## DESCRIPTION OF THE TASK
Print the data exactly as it is given, please.

## MATERIAL PROVIDED

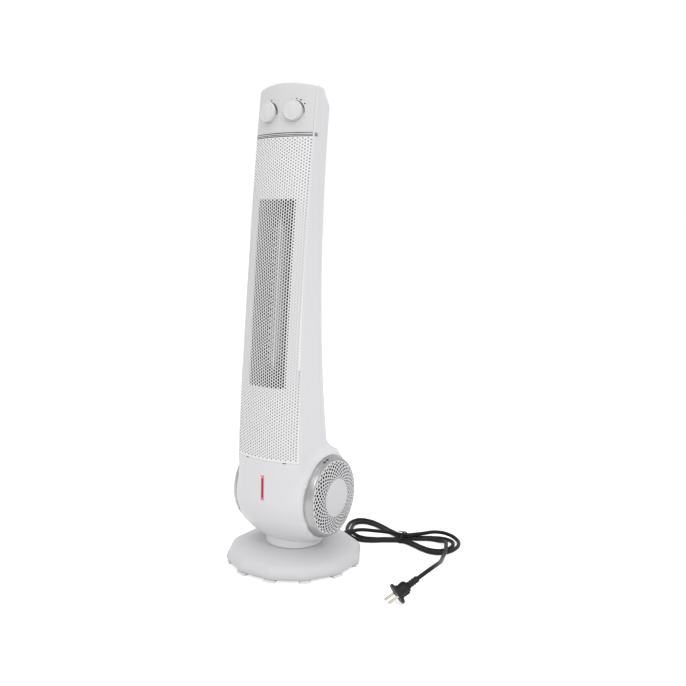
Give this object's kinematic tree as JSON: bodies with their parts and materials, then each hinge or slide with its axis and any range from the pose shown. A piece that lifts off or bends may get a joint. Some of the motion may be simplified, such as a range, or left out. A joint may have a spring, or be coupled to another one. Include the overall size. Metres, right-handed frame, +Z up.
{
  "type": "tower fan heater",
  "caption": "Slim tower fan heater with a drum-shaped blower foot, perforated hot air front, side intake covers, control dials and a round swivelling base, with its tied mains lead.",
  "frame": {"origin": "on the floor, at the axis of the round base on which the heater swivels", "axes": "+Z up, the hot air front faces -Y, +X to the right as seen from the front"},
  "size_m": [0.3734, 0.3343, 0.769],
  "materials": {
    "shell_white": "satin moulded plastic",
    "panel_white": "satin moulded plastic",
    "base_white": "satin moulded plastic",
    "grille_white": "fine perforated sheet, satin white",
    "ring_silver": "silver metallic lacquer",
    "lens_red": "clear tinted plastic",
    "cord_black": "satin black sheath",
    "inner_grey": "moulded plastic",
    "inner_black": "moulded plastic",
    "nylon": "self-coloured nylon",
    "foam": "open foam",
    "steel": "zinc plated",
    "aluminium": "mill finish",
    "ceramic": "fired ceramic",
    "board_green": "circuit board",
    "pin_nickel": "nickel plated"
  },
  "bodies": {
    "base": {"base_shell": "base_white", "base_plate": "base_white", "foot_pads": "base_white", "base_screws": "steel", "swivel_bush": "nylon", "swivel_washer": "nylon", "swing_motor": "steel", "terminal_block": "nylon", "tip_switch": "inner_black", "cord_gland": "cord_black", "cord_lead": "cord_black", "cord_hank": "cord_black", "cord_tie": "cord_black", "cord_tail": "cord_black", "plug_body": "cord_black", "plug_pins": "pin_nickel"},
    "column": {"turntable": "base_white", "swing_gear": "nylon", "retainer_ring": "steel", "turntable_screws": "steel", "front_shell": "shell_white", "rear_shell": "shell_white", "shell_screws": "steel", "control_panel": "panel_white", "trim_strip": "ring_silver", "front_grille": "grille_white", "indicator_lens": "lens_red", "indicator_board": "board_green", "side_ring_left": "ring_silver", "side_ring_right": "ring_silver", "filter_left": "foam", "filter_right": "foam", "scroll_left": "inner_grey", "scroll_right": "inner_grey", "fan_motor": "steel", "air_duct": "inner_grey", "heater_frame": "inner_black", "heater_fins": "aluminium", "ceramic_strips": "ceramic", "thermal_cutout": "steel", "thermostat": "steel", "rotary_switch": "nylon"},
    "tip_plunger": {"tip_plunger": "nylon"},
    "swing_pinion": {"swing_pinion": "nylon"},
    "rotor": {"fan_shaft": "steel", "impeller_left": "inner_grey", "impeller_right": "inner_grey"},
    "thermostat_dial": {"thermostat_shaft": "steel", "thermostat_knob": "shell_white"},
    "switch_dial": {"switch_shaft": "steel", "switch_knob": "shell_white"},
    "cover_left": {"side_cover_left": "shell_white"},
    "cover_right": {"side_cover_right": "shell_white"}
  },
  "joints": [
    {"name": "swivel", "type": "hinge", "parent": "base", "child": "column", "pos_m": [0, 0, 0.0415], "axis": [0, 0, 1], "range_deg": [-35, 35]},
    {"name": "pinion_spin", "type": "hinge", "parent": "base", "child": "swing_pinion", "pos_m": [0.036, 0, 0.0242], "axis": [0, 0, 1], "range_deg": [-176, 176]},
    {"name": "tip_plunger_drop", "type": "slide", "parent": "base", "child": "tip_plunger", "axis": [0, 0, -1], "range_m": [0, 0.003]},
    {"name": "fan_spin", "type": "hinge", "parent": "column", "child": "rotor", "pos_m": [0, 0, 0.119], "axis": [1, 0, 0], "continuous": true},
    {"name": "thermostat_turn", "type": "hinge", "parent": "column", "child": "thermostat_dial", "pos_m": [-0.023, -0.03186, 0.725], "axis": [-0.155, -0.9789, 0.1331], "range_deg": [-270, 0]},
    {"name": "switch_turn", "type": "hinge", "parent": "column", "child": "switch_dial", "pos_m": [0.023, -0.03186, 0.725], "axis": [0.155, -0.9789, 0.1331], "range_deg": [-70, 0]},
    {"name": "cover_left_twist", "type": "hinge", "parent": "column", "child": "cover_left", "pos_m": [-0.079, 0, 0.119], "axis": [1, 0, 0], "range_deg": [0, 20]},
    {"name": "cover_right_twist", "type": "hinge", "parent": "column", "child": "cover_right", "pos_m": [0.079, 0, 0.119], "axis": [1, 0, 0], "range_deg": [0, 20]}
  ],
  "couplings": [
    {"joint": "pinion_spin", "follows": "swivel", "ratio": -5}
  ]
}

## EXERCISE ANSWER
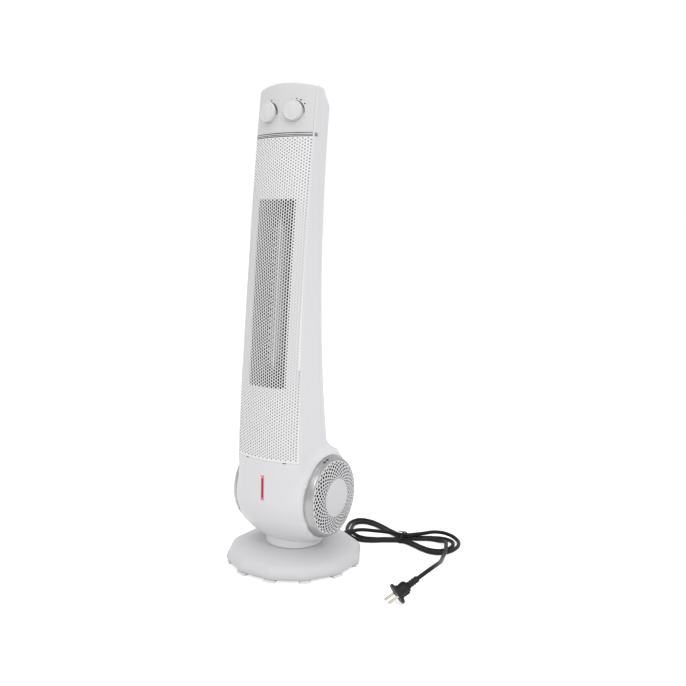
Give this object's kinematic tree as JSON: bodies with their parts and materials, then each hinge or slide with its axis and any range from the pose shown. A piece that lifts off or bends may get a joint. Some of the motion may be simplified, such as a range, or left out. A joint may have a spring, or be coupled to another one. Include the overall size. Metres, right-handed frame, +Z up.
{
  "type": "tower fan heater",
  "caption": "Slim tower fan heater with a drum-shaped blower foot, perforated hot air front, side intake covers, control dials and a round swivelling base, with its tied mains lead.",
  "frame": {"origin": "on the floor, at the axis of the round base on which the heater swivels", "axes": "+Z up, the hot air front faces -Y, +X to the right as seen from the front"},
  "size_m": [0.3734, 0.3343, 0.769],
  "materials": {
    "shell_white": "satin moulded plastic",
    "panel_white": "satin moulded plastic",
    "base_white": "satin moulded plastic",
    "grille_white": "fine perforated sheet, satin white",
    "ring_silver": "silver metallic lacquer",
    "lens_red": "clear tinted plastic",
    "cord_black": "satin black sheath",
    "inner_grey": "moulded plastic",
    "inner_black": "moulded plastic",
    "nylon": "self-coloured nylon",
    "foam": "open foam",
    "steel": "zinc plated",
    "aluminium": "mill finish",
    "ceramic": "fired ceramic",
    "board_green": "circuit board",
    "pin_nickel": "nickel plated"
  },
  "bodies": {
    "base": {"base_shell": "base_white", "base_plate": "base_white", "foot_pads": "base_white", "base_screws": "steel", "swivel_bush": "nylon", "swivel_washer": "nylon", "swing_motor": "steel", "terminal_block": "nylon", "tip_switch": "inner_black", "cord_gland": "cord_black", "cord_lead": "cord_black", "cord_hank": "cord_black", "cord_tie": "cord_black", "cord_tail": "cord_black", "plug_body": "cord_black", "plug_pins": "pin_nickel"},
    "column": {"turntable": "base_white", "swing_gear": "nylon", "retainer_ring": "steel", "turntable_screws": "steel", "front_shell": "shell_white", "rear_shell": "shell_white", "shell_screws": "steel", "control_panel": "panel_white", "trim_strip": "ring_silver", "front_grille": "grille_white", "indicator_lens": "lens_red", "indicator_board": "board_green", "side_ring_left": "ring_silver", "side_ring_right": "ring_silver", "filter_left": "foam", "filter_right": "foam", "scroll_left": "inner_grey", "scroll_right": "inner_grey", "fan_motor": "steel", "air_duct": "inner_grey", "heater_frame": "inner_black", "heater_fins": "aluminium", "ceramic_strips": "ceramic", "thermal_cutout": "steel", "thermostat": "steel", "rotary_switch": "nylon"},
    "tip_plunger": {"tip_plunger": "nylon"},
    "swing_pinion": {"swing_pinion": "nylon"},
    "rotor": {"fan_shaft": "steel", "impeller_left": "inner_grey", "impeller_right": "inner_grey"},
    "thermostat_dial": {"thermostat_shaft": "steel", "thermostat_knob": "shell_white"},
    "switch_dial": {"switch_shaft": "steel", "switch_knob": "shell_white"},
    "cover_left": {"side_cover_left": "shell_white"},
    "cover_right": {"side_cover_right": "shell_white"}
  },
  "joints": [
    {"name": "swivel", "type": "hinge", "parent": "base", "child": "column", "pos_m": [0, 0, 0.0415], "axis": [0, 0, 1], "range_deg": [-35, 35]},
    {"name": "pinion_spin", "type": "hinge", "parent": "base", "child": "swing_pinion", "pos_m": [0.036, 0, 0.0242], "axis": [0, 0, 1], "range_deg": [-176, 176]},
    {"name": "tip_plunger_drop", "type": "slide", "parent": "base", "child": "tip_plunger", "axis": [0, 0, -1], "range_m": [0, 0.003]},
    {"name": "fan_spin", "type": "hinge", "parent": "column", "child": "rotor", "pos_m": [0, 0, 0.119], "axis": [1, 0, 0], "continuous": true},
    {"name": "thermostat_turn", "type": "hinge", "parent": "column", "child": "thermostat_dial", "pos_m": [-0.023, -0.03186, 0.725], "axis": [-0.155, -0.9789, 0.1331], "range_deg": [-270, 0]},
    {"name": "switch_turn", "type": "hinge", "parent": "column", "child": "switch_dial", "pos_m": [0.023, -0.03186, 0.725], "axis": [0.155, -0.9789, 0.1331], "range_deg": [-70, 0]},
    {"name": "cover_left_twist", "type": "hinge", "parent": "column", "child": "cover_left", "pos_m": [-0.079, 0, 0.119], "axis": [1, 0, 0], "range_deg": [0, 20]},
    {"name": "cover_right_twist", "type": "hinge", "parent": "column", "child": "cover_right", "pos_m": [0.079, 0, 0.119], "axis": [1, 0, 0], "range_deg": [0, 20]}
  ],
  "couplings": [
    {"joint": "pinion_spin", "follows": "swivel", "ratio": -5}
  ]
}